Merchant Shipping Act 1854
- Parliament of the United Kingdom
- Long title: An Act to amend and consolidate the Acts relating to Merchant Shipping.
- Citation: 17 & 18 Vict. c. 104
- Territorial extent: United Kingdom

Dates
- Royal assent: 10 August 1854
- Commencement: 1 May 1855
- Repealed: 1 January 1895

Other legislation
- Amended by: Merchant Shipping Act Amendment Act 1855; Admiralty Court Act 1861; Merchant Shipping Act Amendment Act 1862; Merchant Shipping Act 1867; Births and Deaths Registration Act 1874; Statute Law Revision Act 1878; Merchant Shipping (Fees and Expenses) Act 1880; Riot (Damages) Act 1886;
- Repealed by: Merchant Shipping Act 1894
- Relates to: Merchant Shipping Repeal Act 1854

Status: Repealed

Text of statute as originally enacted

= Merchant Shipping Act 1854 =

Act of the Parliament of the United Kingdom

The Merchant Shipping Act 1854 (17 & 18 Vict. c. 104), also known as the Imperial Shipping Act 1854, was an act of the Parliament of the United Kingdom. It was passed on 10 August 1854, together with the Merchant Shipping Repeal Act 1854 (17 & 18 Vict. c. 120), which together repealed several centuries of preceding maritime legislation.
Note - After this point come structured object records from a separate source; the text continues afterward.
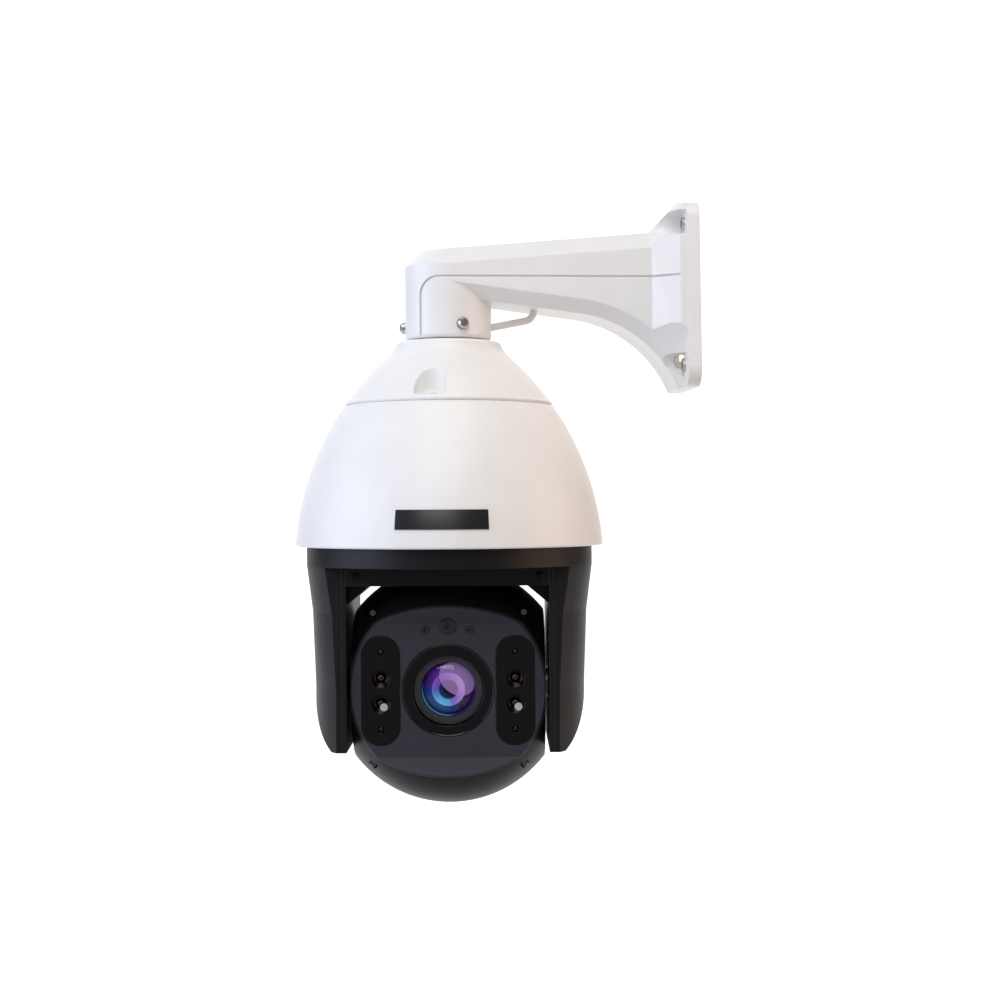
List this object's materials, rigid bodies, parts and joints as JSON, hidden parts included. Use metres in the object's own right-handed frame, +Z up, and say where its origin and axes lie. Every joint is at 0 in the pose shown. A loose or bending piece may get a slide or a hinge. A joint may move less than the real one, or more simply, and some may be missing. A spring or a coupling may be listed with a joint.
{
  "type": "pan tilt zoom camera",
  "caption": "Wall-mounted pan-tilt-zoom dome camera with a bracket arm, sun-shield dome, yoke and infrared camera ball.",
  "frame": {"origin": "centre of the wall plate's back face, in the middle of its four bolt holes", "axes": "+Z up; +X points into the wall, along the back face's outward normal; the arm runs towards -X and the lens looks towards -Y, turned 4 degrees at rest"},
  "size_m": [0.285, 0.22, 0.4255],
  "materials": {
    "white_paint": "satin white powder coat",
    "black_rubber": "moulded rubber",
    "stainless": "bright stainless steel",
    "die_cast": "as-cast aluminium",
    "name_strip": "plain printed strip with no text",
    "black_plastic": "fine-textured black plastic",
    "bearing_steel": "ground steel",
    "motor_black": "black enamel",
    "sheet_steel": "zinc-plated sheet",
    "belt_rubber": "toothed belt rubber",
    "circuit_board": "green solder mask",
    "brass": "turned brass",
    "grey_plastic": "fine-textured dark grey plastic",
    "gloss_black": "polished black acrylic",
    "clear_glass": "clear polished glass",
    "emitter_lens": "moulded emitter lens",
    "sensor_plastic": "smoked plastic",
    "camera_plastic": "black moulded plastic",
    "coated_lens": "coated optical glass",
    "filter_glass": "coated filter glass"
  },
  "bodies": {
    "bracket_and_dome": {"wall_bracket": "white_paint", "wall_seal": "black_rubber", "wall_washers": "stainless", "collar_screws": "stainless", "safety_loop": "white_paint", "neck_adapter": "die_cast", "neck_gasket": "black_rubber", "cable_grommet": "black_rubber", "upper_cap": "white_paint", "cap_screws": "stainless", "sun_shield": "white_paint", "name_strip": "name_strip", "inner_housing": "black_plastic", "base_plate": "die_cast", "base_seal": "black_rubber", "base_screws": "stainless", "pan_bearing": "bearing_steel", "pan_motor": "motor_black", "motor_bracket": "sheet_steel", "pan_belt": "belt_rubber", "slip_ring_stator": "black_plastic", "main_board": "circuit_board", "board_standoffs": "brass", "power_board": "circuit_board"},
    "pan_pinion": {"pan_pinion": "brass"},
    "turret": {"turntable": "black_plastic", "pan_hub": "die_cast", "pan_pulley": "die_cast", "slip_ring_rotor": "brass", "yoke_bridge": "black_plastic", "bridge_screws": "stainless", "arm_frame_left": "black_plastic", "arm_frame_right": "black_plastic", "arm_cover_left": "black_plastic", "arm_cover_right": "black_plastic", "arm_screws": "stainless", "tilt_bearings": "bearing_steel", "tilt_motor": "motor_black", "tilt_belt": "belt_rubber"},
    "tilt_pinion": {"tilt_pinion": "brass"},
    "head": {"rear_shell": "black_plastic", "front_bezel": "black_plastic", "head_seal": "black_rubber", "bezel_screws": "stainless", "face_plate": "grey_plastic", "window_border": "gloss_black", "lens_window": "clear_glass", "ir_windows": "gloss_black", "ir_lenses": "emitter_lens", "ir_boards": "circuit_board", "light_sensor": "sensor_plastic", "trunnions": "die_cast", "tilt_pulley": "die_cast", "head_frame": "sheet_steel", "camera_body": "camera_plastic", "lens_barrel": "camera_plastic", "front_lens": "coated_lens"},
    "zoom_group": {"zoom_group": "camera_plastic"},
    "focus_group": {"focus_group": "camera_plastic"},
    "filter_slide": {"filter_slide": "filter_glass"}
  },
  "joints": [
    {"name": "pan", "type": "hinge", "parent": "bracket_and_dome", "child": "turret", "pos_m": [-0.175, 0, -0.18], "axis": [0, 0, 1], "continuous": true},
    {"name": "tilt", "type": "hinge", "parent": "turret", "child": "head", "pos_m": [-0.175, 0, -0.275], "axis": [0.9976, -0.0698, 0], "range_deg": [-15, 90]},
    {"name": "pan_pinion_spin", "type": "hinge", "parent": "bracket_and_dome", "child": "pan_pinion", "pos_m": [-0.117, 0, -0.16], "axis": [0, 0, 1], "continuous": true},
    {"name": "tilt_pinion_spin", "type": "hinge", "parent": "turret", "child": "tilt_pinion", "pos_m": [-0.09569, -0.00555, -0.231], "axis": [0.9976, -0.0698, 0], "range_deg": [-35.5, 210.5]},
    {"name": "zoom", "type": "slide", "parent": "head", "child": "zoom_group", "axis": [-0.0698, -0.9976, 0], "range_m": [-0.012, 0.018]},
    {"name": "focus", "type": "slide", "parent": "head", "child": "focus_group", "axis": [-0.0698, -0.9976, 0], "range_m": [-0.004, 0.004]},
    {"name": "filter_shift", "type": "slide", "parent": "head", "child": "filter_slide", "axis": [0.9976, -0.0698, 0], "range_m": [0, 0.01]}
  ],
  "couplings": [
    {"joint": "pan_pinion_spin", "follows": "pan", "ratio": 4.75},
    {"joint": "tilt_pinion_spin", "follows": "tilt", "ratio": 2.3333}
  ]
}
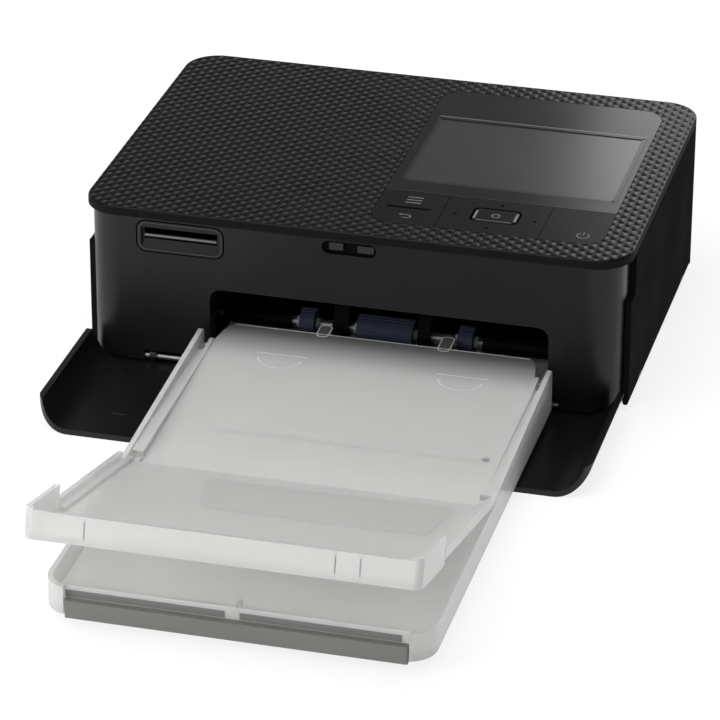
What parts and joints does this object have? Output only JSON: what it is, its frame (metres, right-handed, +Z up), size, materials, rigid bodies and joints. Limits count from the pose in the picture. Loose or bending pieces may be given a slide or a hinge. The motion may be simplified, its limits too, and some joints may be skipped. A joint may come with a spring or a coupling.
{
  "type": "compact photo printer",
  "caption": "Flat compact photo printer with display and key panel on top, folding front cover, and frosted paper cassette with its lid raised.",
  "frame": {"origin": "centre of the bounding box's underside, on the table", "axes": "+X to the printer's right seen from its front, +Y to its back, +Z up"},
  "size_m": [0.1834, 0.3138, 0.0576],
  "materials": {
    "case_top": "textured black",
    "case_black": "fine satin black",
    "panel_gloss": "gloss black",
    "window": "clear, slightly grey",
    "display": "matt grey panel",
    "key_trim": "gloss black, bright edge",
    "board": "solder-masked board",
    "clear": "frosted clear",
    "bar_grey": "satin dark grey",
    "steel": "bright steel",
    "sheet": "blackened sheet steel",
    "alu": "as drawn",
    "brass": "machined",
    "rubber": "matt rubber",
    "roller_blue": "matt navy rubber",
    "inner_black": "matt black",
    "gear_white": "natural acetal",
    "ribbon_shell": "off-white moulded plastic",
    "ribbon": "dye film",
    "head": "ceramic and glaze"
  },
  "bodies": {
    "root": {"top_cover": "case_top", "control_panel": "panel_gloss", "display_window": "window", "display_module": "display", "key_board": "board", "front_bezel": "case_black", "card_slot_frame": "case_black", "card_socket": "inner_black", "card_board": "board", "cover_catch": "panel_gloss", "left_side_cover": "case_black", "door_pins": "steel", "rear_cover": "case_black", "base": "case_black", "rubber_feet": "rubber", "base_screws": "steel", "cover_hinge_rods": "steel", "chassis": "sheet", "paper_guide": "inner_black", "shaft_bushes": "gear_white", "feed_arm": "inner_black", "arm_rod": "steel", "motor": "steel", "motor_bracket": "steel", "thermal_head": "head", "head_beam": "alu", "heat_sink": "alu", "ribbon_cassette": "ribbon_shell", "main_board": "board", "dc_jack": "inner_black", "usb_port": "steel"},
    "front_cover": {"front_cover": "case_black"},
    "ink_door": {"ink_door": "case_black"},
    "paper_cassette": {"paper_tray": "clear", "tray_front_bar": "bar_grey", "lid_pins": "clear"},
    "lift_plate": {"lift_plate": "clear"},
    "inner_lid": {"inner_lid": "clear"},
    "output_lid": {"output_lid": "clear"},
    "rocker_key": {"rocker_key": "panel_gloss"},
    "nav_key": {"nav_key": "panel_gloss"},
    "ok_key": {"ok_key": "key_trim"},
    "power_key": {"power_key": "panel_gloss"},
    "platen": {"platen_shaft": "steel", "platen_roller": "rubber", "platen_gear": "gear_white"},
    "motor_rotor": {"motor_pinion": "brass"},
    "idler": {"idler_gear": "gear_white"},
    "feed": {"feed_shaft": "steel", "feed_rollers": "roller_blue", "feed_sleeves": "inner_black", "feed_gear": "gear_white"},
    "capstan": {"capstan": "steel", "capstan_gear": "gear_white"},
    "pinch": {"pinch_roller": "rubber"},
    "supply": {"supply_spool": "ribbon", "supply_drive": "gear_white"},
    "takeup": {"takeup_spool": "ribbon", "takeup_drive": "gear_white"}
  },
  "joints": [
    {"name": "front_cover_hinge", "type": "hinge", "parent": "root", "child": "front_cover", "pos_m": [0, 0.02554, 0.0038], "axis": [-1, 0, 0], "range_deg": [0, 1.7]},
    {"name": "ink_door_hinge", "type": "hinge", "parent": "root", "child": "ink_door", "pos_m": [0.09075, 0.08894, 0.00315], "axis": [0, 1, 0], "range_deg": [0, 88]},
    {"name": "cassette_slide", "type": "slide", "parent": "root", "child": "paper_cassette", "axis": [0, -1, 0], "range_m": [0, 0.036]},
    {"name": "lift_plate_hinge", "type": "hinge", "parent": "paper_cassette", "child": "lift_plate", "pos_m": [0.0094, -0.01406, 0.0068], "axis": [1, 0, 0], "range_deg": [0, 1.5]},
    {"name": "inner_lid_hinge", "type": "hinge", "parent": "paper_cassette", "child": "inner_lid", "pos_m": [0.0094, -0.06206, 0.0115], "axis": [1, 0, 0], "range_deg": [0, 6]},
    {"name": "output_lid_hinge", "type": "hinge", "parent": "paper_cassette", "child": "output_lid", "pos_m": [0.0094, -0.06206, 0.0115], "axis": [-1, 0, 0], "range_deg": [-13, 80]},
    {"name": "rocker_key_tilt", "type": "hinge", "parent": "root", "child": "rocker_key", "pos_m": [0.01395, 0.04814, 0.0569], "axis": [1, 0, 0], "range_deg": [-1.2, 1.2], "stiffness_Nm_per_rad": 0.02},
    {"name": "nav_key_press", "type": "slide", "parent": "root", "child": "nav_key", "axis": [0, 0, -1], "range_m": [0, 0.00035], "stiffness_N_per_m": 300, "springref_m": -0.001},
    {"name": "ok_key_press", "type": "slide", "parent": "root", "child": "ok_key", "axis": [0, 0, -1], "range_m": [0, 0.00035], "stiffness_N_per_m": 300, "springref_m": -0.001},
    {"name": "power_key_press", "type": "slide", "parent": "root", "child": "power_key", "axis": [0, 0, -1], "range_m": [0, 0.00035], "stiffness_N_per_m": 300, "springref_m": -0.001},
    {"name": "platen_spin", "type": "hinge", "parent": "root", "child": "platen", "pos_m": [0.0094, 0.08394, 0.014], "axis": [1, 0, 0], "continuous": true},
    {"name": "motor_spin", "type": "hinge", "parent": "root", "child": "motor_rotor", "pos_m": [0.0094, 0.08394, 0.028], "axis": [1, 0, 0], "continuous": true},
    {"name": "idler_spin", "type": "hinge", "parent": "root", "child": "idler", "pos_m": [0.0094, 0.06293, 0.01855], "axis": [1, 0, 0], "continuous": true},
    {"name": "feed_spin", "type": "hinge", "parent": "root", "child": "feed", "pos_m": [0.0094, 0.04294, 0.014], "axis": [1, 0, 0], "continuous": true},
    {"name": "capstan_spin", "type": "hinge", "parent": "root", "child": "capstan", "pos_m": [0.0094, 0.10194, 0.014], "axis": [1, 0, 0], "continuous": true},
    {"name": "pinch_spin", "type": "hinge", "parent": "root", "child": "pinch", "pos_m": [0.0094, 0.10194, 0.01985], "axis": [1, 0, 0], "continuous": true},
    {"name": "supply_spin", "type": "hinge", "parent": "root", "child": "supply", "pos_m": [0.0094, 0.07194, 0.037], "axis": [1, 0, 0], "continuous": true},
    {"name": "takeup_spin", "type": "hinge", "parent": "root", "child": "takeup", "pos_m": [0.0094, 0.11394, 0.037], "axis": [1, 0, 0], "continuous": true}
  ],
  "couplings": [
    {"joint": "motor_spin", "follows": "platen_spin", "ratio": -1.8},
    {"joint": "idler_spin", "follows": "platen_spin", "ratio": -0.72},
    {"joint": "feed_spin", "follows": "platen_spin", "ratio": 1.125},
    {"joint": "capstan_spin", "follows": "platen_spin", "ratio": -1},
    {"joint": "pinch_spin", "follows": "platen_spin", "ratio": 1.1538},
    {"joint": "supply_spin", "follows": "platen_spin", "ratio": 0.25},
    {"joint": "takeup_spin", "follows": "platen_spin", "ratio": 0.32}
  ]
}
It introduced the keeping of official numbers for registered ships, and revised calculations of tonnage. It also changed the management of lighthouses in Scotland and neighbouring islands, vesting it in the Northern Lighthouse Board which was one of the general lighthouse authorities the act created. It also (indirectly) created the Sea Gallantry Medal, the only UK state honour created by act of Parliament, rather than royal warrant.

== Subsequent developments ==
As with many older acts, it was repealed in its entirety by the subsequent Merchant Shipping Act 1894 (57 & 58 Vict. c. 60).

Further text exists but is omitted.